The town also plans on saving money by amortizing the cost of pensions for members of the Police Benevolent Association union, but is not doing the same for CSEA union members because the council fears the financial impact will be too great a strain on the budget

Split Board

By the conclusion of the four-hour meeting Tuesday, it turned out Stewart and the council only strongly disagreed on two budget items.

The supervisor stood firm in requesting restoration of $47,311 to the Nyack Ambulance Corps budget, but could get no second to his motion to do so. He also voted against cutting the three hamlet libraries by 10% each, saying he wanted to keep them at their current level of funding, with no increase or decrease. He was outvoted 4-1 on both matters.

The only disagreement between the Town Board and the audience Tuesday other than disappointment by library supporters came during a brief spat between Troy and South Orangetown School Board member Annmarie Uhl, who had also been a Democratic candidate for the council, seeking to beat either Troy or Diviny.

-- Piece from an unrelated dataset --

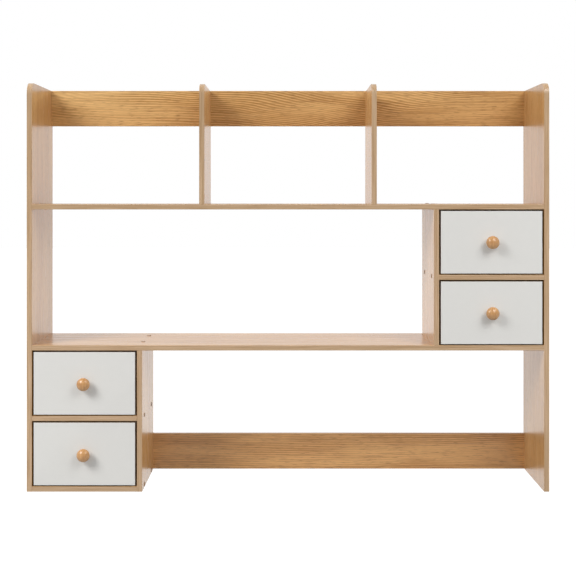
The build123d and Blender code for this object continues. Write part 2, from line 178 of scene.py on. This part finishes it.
# Each rail's colour is multiplied by its tint, and the top rail is paler by a share towards its
# left end and its top edge. Both are matched to how the rails look in the photo. Each tint is
# partly the board's own tone and partly painted shade: the top rail darker and yellower, the
# bottom rail redder and less blue, as warm shade. The top rail's paler share is painted light.
TOP_RAIL_TONE_AND_PAINTED_SHADE = (0.90, 0.85, 0.75)
BOTTOM_RAIL_TONE_AND_PAINTED_SHADE = (1.06, 0.99, 0.90)
TOP_RAIL_SLOPE = 0.07                  # the growth lines cross the board as they run
BOTTOM_RAIL_WANDER = 6.0               # nearly straight growth lines
# painted light on the top rail: how much paler its colour is at the left end and along the top edge
PAINTED_LIGHT_AT_LEFT, PAINTED_LIGHT_AT_TOP = 0.18, 0.16
PAINTED_LIGHT_FROM, PAINTED_LIGHT_TO = -0.5, 0.1       # X where the painted light at the left end starts to fade and is gone
GREEN_POWER, BLUE_POWER = 1.5, 2.0     # the painted light lifts green and blue more than red
PLAIN_SHARE = 0.25                     # calmer figure on the uprights and shelves
FIGURE_STEP, SLICE_STEP = 1.37, 2.11   # each seed moves the figure across and to a new slice
BROAD_FACE = 0.7                       # least part of a normal along the axis of a broad face
OAK_BUMP = (0.00012, 0.10)             # height and strength of the pressed grain
OAK_ROUGHNESS = (0.25, 0.28)
OAK_COAT, OAK_COAT_ROUGHNESS = 0.12, 0.2
BEECH_COAT_ROUGHNESS = 0.16
METAL_DARKER = 0.72                    # the blotches' share of the metal's colour
METAL_ROUGHER = 0.15                   # and what they add to its roughness
# Numbers of the axes: along the grain, then the two across it.
AXES = {"X": (0, 2, 1), "Z": (2, 0, 1), "Y": (1, 0, 2)}


def on_sides(graph, faces):
    """1 on a board's narrow sides, 0 on the two broad faces that look along one axis."""
    normal = graph.split(graph.add("ShaderNodeNewGeometry").outputs["True Normal"])
    outwards = graph.math("ABSOLUTE", normal["XYZ".index(faces)])
    return graph.math("LESS_THAN", outwards, BROAD_FACE)


def oak(name, along, faces, seed, slope=0.0, wander=22.0, plain=0.0, tint=(1.0, 1.0, 1.0),
        painted_light=None):
    """Oak-look laminate with its grain along one axis, and a paler band on the narrow sides.

    faces is the axis that the broad faces look along. slope is how far the growth lines cross
    the board for each metre along it, and wander how far they stray, in lines. plain is the
    share of the average colour laid over the figure. painted_light is painted light on a rail:
    (share at the left end, share at the top, lowest z, highest z) by which its colour is paler.
    """
    graph = Graph(name)
    parts = graph.split(graph.place())
    order = AXES[along]
    u = parts[order[0]]
    v = graph.math("ADD", parts[order[1]], parts[order[2]])
    v = graph.math("ADD", v, FIGURE_STEP * seed)

    def stretched(length, width, shift=0.0):
        """Place with so many features per metre along and across the grain."""
        return graph.merge(graph.times(u, length), graph.times(v, width), SLICE_STEP * seed + shift)

    # growth lines, darkest just before each ends, and strong and weak by turns
    drift = graph.times(graph.noise(stretched(1.5, 5.0), 1.0, 2.0, 0.45), wander)
    lines = graph.math("ADD", graph.times(v, LINES_PER_METRE), drift)
    lines = graph.math("ADD", lines, graph.times(u, slope * LINES_PER_METRE))
    phase = graph.math("FRACT", lines)
    falling = graph.ramp(phase, 0.85, 1.0, 1.0, 0.0)
    line = graph.math("MULTIPLY", graph.ramp(phase, 0.0, 0.75), falling)
    patches = graph.noise(stretched(3.0, 26.0, 3.0), 1.0, 2.0, 0.5)
    strength = graph.ramp(patches, 0.35, 0.65, 0.30, 1.0)
    streak = graph.noise(stretched(7.0, 230.0), 1.0, 3.0, 0.6)
    pores = graph.noise(stretched(42.0, 800.0), 1.0, 1.0, 0.5)
    cloud = graph.noise(stretched(2.4, 9.0, 5.0), 1.0, 2.0, 0.5)

    face = graph.mix(graph.math("MULTIPLY", line, strength), OAK_LIGHT, OAK_MID)
    face = graph.layer(face, OAK_STREAK, streak, 0.46, 0.72, 0.55)
    face = graph.layer(face, OAK_PORE, pores, 0.58, 0.70, 0.55)
    face = graph.layer(face, OAK_MID, cloud, 0.3, 0.7, 0.22)
    face = graph.mix(plain, face, OAK_MEAN)
    # the tint is the board's own tone, and on the two back rails also painted shade
    face = graph.mix(1.0, face, tint, "MULTIPLY")
    # painted light: the rail's colour is made paler towards its left end and its top edge, more in
    # green and blue than in red
    if painted_light:
        at_left, at_top, low, high = painted_light
        left = graph.ramp(u, PAINTED_LIGHT_FROM, PAINTED_LIGHT_TO, at_left, 0.0)
        painted_lift = graph.math("ADD", left, graph.ramp(parts[2], low, high, 0.0, at_top))
        painted_lift = graph.math("ADD", painted_lift, 1.0)
        green = graph.math("POWER", painted_lift, GREEN_POWER)
        painted_color_lift = graph.merge(painted_lift, green, graph.math("POWER", painted_lift, BLUE_POWER))
        face = graph.mix(1.0, face, painted_color_lift, "MULTIPLY")

    fine = graph.noise(stretched(9.0, 520.0), 1.0, 3.0, 0.6)
    broad = graph.noise(stretched(3.0, 120.0, 8.0), 1.0, 1.0, 0.5)
    band = graph.layer(BAND_LIGHT, BAND_DARK, fine, 0.35, 0.70, 0.75)
    band = graph.layer(band, BAND_DARK, broad, 0.40, 0.70, 0.35)

    color = graph.mix(on_sides(graph, faces), face, band)
    height = graph.math("ADD", graph.times(pores, 0.6), graph.times(streak, 0.4))
    graph.bump(height, *OAK_BUMP)
    rough = graph.ramp(streak, 0.3, 0.8, *OAK_ROUGHNESS)
    return graph.finish(
        color, rough, Coat_Weight=OAK_COAT, Coat_Roughness=OAK_COAT_ROUGHNESS
    )


def white_laminate():
    """Off-white foil on the broad faces of the drawer fronts, with a dark brown core."""
    graph = Graph("white_laminate")
    place = graph.place()
    mottle = graph.noise(place, 60.0, 4.0, 0.6)
    fine = graph.noise(place, 900.0, 2.0, 0.5)
    face = graph.layer(linear(230, 229, 225), linear(231, 230, 226), mottle, 0.3, 0.7)
    core = graph.layer(linear(138, 114, 90), linear(162, 138, 112), fine, 0.3, 0.7)
    graph.bump(fine, 0.00004, 0.2)
    rough = graph.ramp(mottle, 0.3, 0.7, 0.36, 0.40)
    return graph.finish(graph.mix(on_sides(graph, "Y"), face, core), rough)


def hardboard():
    """Brown hardboard: smooth pressed face with fine fibres."""
    graph = Graph("hardboard")
    place = graph.place()
    fibre = graph.noise(place, 380.0, 4.0, 0.7, 0.6)
    cloud = graph.noise(place, 14.0, 3.0, 0.5)
    color = graph.layer(linear(134, 98, 66), linear(158, 120, 84), fibre, 0.3, 0.7)
    color = graph.layer(color, linear(120, 84, 54), cloud, 0.35, 0.7, 0.35)
    graph.bump(fibre, 0.0001, 0.4)
    return graph.finish(color, graph.ramp(fibre, 0.3, 0.8, 0.5, 0.62))


def beech(name, light, dark, roughness, coat):
    """Turned beech with short flecks along Y, the knobs' turning axis."""
    graph = Graph(name)
    x, y, z = graph.split(graph.place())
    stretch = graph.merge(graph.times(x, 260.0), graph.times(y, 30.0), graph.times(z, 90.0))
    grain = graph.noise(stretch, 1.0, 3.0, 0.55, 0.4)
    fleck = graph.noise(stretch, 4.0, 1.0, 0.5)
    color = graph.layer(light, dark, grain, 0.3, 0.7)
    color = graph.layer(color, linear(140, 88, 48), fleck, 0.62, 0.75, 0.5)
    graph.bump(grain, 0.00008, 0.3)
    return graph.finish(color, roughness, Coat_Weight=coat, Coat_Roughness=BEECH_COAT_ROUGHNESS)


def metal(name, color, roughness):
    """Plated metal with light scratches and blotches."""
    graph = Graph(name)
    place = graph.place()
    blotch = graph.noise(place, 700.0, 3.0, 0.6)
    scratch = graph.noise(place, 4000.0, 1.0, 0.5, 1.0)
    darker = tuple(channel * METAL_DARKER for channel in color)
    tint = graph.layer(color, darker, blotch, 0.3, 0.7)
    graph.bump(scratch, 0.00003, 0.3)
    rough = graph.ramp(blotch, 0.3, 0.7, roughness, roughness + METAL_ROUGHER)
    return graph.finish(tint, rough, Metallic=1.0)


def cap_plastic():
    """Moulded brown-grey screw cap."""
    graph = Graph("cap_plastic")
    place = graph.place()
    speck = graph.noise(place, 1500.0, 2.0, 0.6)
    color = graph.layer(linear(164, 138, 114), linear(178, 150, 126), speck, 0.3, 0.7)
    graph.bump(speck, 0.00004, 0.3)
    return graph.finish(color, graph.ramp(speck, 0.3, 0.7, 0.28, 0.36))


def paint(node, material):
    """Give every face of a CAD node one material."""
    mesh = NODES[node].data
    mesh.materials.clear()
    mesh.materials.append(material)
    for polygon in mesh.polygons:
        polygon.material_index = 0


def dress_carcass():
    """Oak on every carcass board: grain up the uprights and along the shelves and rails."""
    uprights = ("side_panel", "upper_divider", "drawer_partition")
    shelves = (
        "top_shelf", "middle_shelf", "left_drawer_shelf", "right_drawer_shelf",
        "left_bottom_panel",
    )
    nodes = [f"{side}_{board}" for board in uprights for side in ("left", "right")]
    for seed, node in enumerate(nodes, 1):
        paint(node, oak(f"oak_{node}", "Z", "X", seed, plain=PLAIN_SHARE))
    for seed, node in enumerate(shelves, 10):
        paint(node, oak(f"oak_{node}", "X", "Z", seed, plain=PLAIN_SHARE))
    low, high = (corner.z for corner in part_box("top_back_rail"))
    # painted shade in both rails' tints, and painted light at the top rail's left end and top edge
    top_rail = oak(
        "oak_top_back_rail", "X", "Y", 20, slope=TOP_RAIL_SLOPE, tint=TOP_RAIL_TONE_AND_PAINTED_SHADE,
        painted_light=(PAINTED_LIGHT_AT_LEFT, PAINTED_LIGHT_AT_TOP, low, high),
    )
    bottom_rail = oak(
        "oak_bottom_back_rail", "X", "Y", 21, wander=BOTTOM_RAIL_WANDER, tint=BOTTOM_RAIL_TONE_AND_PAINTED_SHADE
    )
    paint("top_back_rail", top_rail)
    paint("bottom_back_rail", bottom_rail)


def dress_drawers(shared):
    """The same finishes on all four drawers."""
    finishes = {
        "front": "white_laminate", "bottom": "hardboard", "knob": "knob_beech",
        "knob_screw": "steel", "cam_locks": "zinc", "cam_bolts": "zinc", "back_screws": "steel",
    }
    side_oak = oak("oak_drawer_sides", "Y", "X", 30)
    back_oak = oak("oak_drawer_backs", "X", "Y", 31)
    for place in ("left_lower", "left_upper", "right_lower", "right_upper"):
        drawer = f"{place}_drawer_"
        for piece, finish in finishes.items():
            paint(drawer + piece, shared[finish])
        paint(drawer + "left_side", side_oak)
        paint(drawer + "right_side", side_oak)
        paint(drawer + "back", back_oak)


def make_stage():
    """White floor that reaches far behind the hutch.

    It glows to the camera and in reflections, but not to diffuse rays, which find it grey.
    """
    mesh = bpy.data.meshes.new("floor")
    reach = FLOOR_REACH
    corners = [(-reach, -reach, 0), (reach, -reach, 0), (reach, reach, 0), (-reach, reach, 0)]
    mesh.from_pydata(corners, [], [(0, 1, 2, 3)])
    floor = bpy.data.objects.new("floor", mesh)
    SCENE.collection.objects.link(floor)
    graph = Graph("floor_white")
    cloud = graph.noise(graph.place(), 3.0, 2.0, 0.5)
    color = graph.layer(*FLOOR_GREYS, cloud, 0.2, 0.8)
    path = graph.add("ShaderNodeLightPath")
    glow = graph.math("SUBTRACT", 1.0, path.outputs["Is Diffuse Ray"])
    graph.join(graph.times(glow, FLOOR_GLOW), graph.shader.inputs["Emission Strength"])
    mesh.materials.append(graph.finish(color, FLOOR_ROUGHNESS, Emission_Color=WHITE))


def area_light(name, place, target, watts):
    light = bpy.data.lights.new(name, "AREA")
    light.size = LIGHT_SIZE
    light.spread = LIGHT_SPREAD
    light.energy = watts
    lamp = bpy.data.objects.new(name, light)
    lamp.location = place
    lamp.rotation_euler = (Vector(target) - Vector(place)).to_track_quat("-Z", "Y").to_euler()
    SCENE.collection.objects.link(lamp)


def make_lights():
    area_light("left_soft_box", LEFT_LIGHT, LEFT_AIM, LEFT_WATTS)
    area_light("right_soft_box", RIGHT_LIGHT, RIGHT_AIM, RIGHT_WATTS)


def make_world():
    """White backdrop behind the hutch and a dimmer room in front of it.

    Diffuse light and reflections see the room at different strengths, and the camera sees
    plain white all round.
    """
    world = bpy.data.worlds.new("white_room")
    world.use_nodes = True
    tree = world.node_tree
    tree.nodes.clear()
    output = tree.nodes.new("ShaderNodeOutputWorld")
    background = tree.nodes.new("ShaderNodeBackground")
    background.inputs["Color"].default_value = WHITE
    path = tree.nodes.new("ShaderNodeLightPath")
    direction = tree.nodes.new("ShaderNodeTexCoord")
    parts = tree.nodes.new("ShaderNodeSeparateXYZ")
    tree.links.new(direction.outputs["Generated"], parts.inputs[0])

    def front_to_back(in_front, behind):
        node = tree.nodes.new("ShaderNodeMapRange")
        node.inputs["From Min"].default_value = ROOM_ENDS
        node.inputs["From Max"].default_value = BACKDROP_STARTS
        node.inputs["To Min"].default_value = in_front
        node.inputs["To Max"].default_value = behind
        tree.links.new(parts.outputs["Y"], node.inputs["Value"])
        return node.outputs["Result"]

    chosen = tree.nodes.new("ShaderNodeMix")
    tree.links.new(path.outputs["Is Diffuse Ray"], chosen.inputs["Factor"])
    tree.links.new(front_to_back(FRONT_GLOSS, 1.0), chosen.inputs["A"])
    tree.links.new(front_to_back(FRONT_FILL, BACK_FILL), chosen.inputs["B"])
    strength = tree.nodes.new("ShaderNodeMath")
    strength.operation = "MAXIMUM"
    tree.links.new(chosen.outputs["Result"], strength.inputs[0])
    tree.links.new(path.outputs["Is Camera Ray"], strength.inputs[1])
    tree.links.new(strength.outputs[0], background.inputs["Strength"])
    tree.links.new(background.outputs[0], output.inputs["Surface"])
    SCENE.world = world


def make_camera():
    data = bpy.data.cameras.new("camera")
    data.lens = LENS_MM
    data.sensor_width = SENSOR_MM
    data.shift_y = SHIFT_Y
    data.clip_end = VIEW_END
    camera = bpy.data.objects.new("camera", data)
    camera.location = (0.0, FRONT_Y - CAMERA_DISTANCE, CAMERA_HEIGHT)
    camera.rotation_euler = (math.radians(90), 0.0, 0.0)
    SCENE.collection.objects.link(camera)
    SCENE.camera = camera


SCENE.view_settings.view_transform = "Standard"
make_camera()
make_lights()
make_world()
make_stage()

shared = {
    "white_laminate": white_laminate(),
    "hardboard": hardboard(),
    "knob_beech": beech("knob_beech", linear(213, 162, 104), linear(189, 135, 80), 0.42, 0.6),
    "dowel_beech": beech("dowel_beech", linear(222, 188, 140), linear(204, 166, 118), 0.6, 0.0),
    "steel": metal("screw_steel", (0.62, 0.60, 0.57), 0.30),
    "zinc": metal("zinc_fitting", (0.66, 0.66, 0.65), 0.38),
    "cap_plastic": cap_plastic(),
}
dress_carcass()
dress_drawers(shared)
for node in ("left_back_board", "right_back_board"):
    paint(node, shared["hardboard"])
for node in ("side_panel_screws", "inner_screws"):
    paint(node, shared["steel"])
paint("screw_caps", shared["cap_plastic"])
paint("carcass_dowels", shared["dowel_beech"])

Uhl listed three budget objectives she said would help the town: reducing losses at the two town golf courses instead bleeding funds from libraries, ambulance corps and fire departments, questioning how reductions to the town reserve fund would be replenished in the future and finally calling on the town to stop charging the school districts a fee to collect school taxes.

Troy sprang to the town’s defense, saying the reserve was safe at 15% of the budget and noting that the town only charges the schools one-eighth of one percent to collect the taxes, when by state law it can charge a full percent. Other towns in Rockland do charge the full percent, Troy added, hinting that if Uhl kept complaining the council might look into such a fee.

He also criticized South Orangetown, saying that the town pays $200,000 for police crossing guards at every school in the district; with no financial help from the district she leads.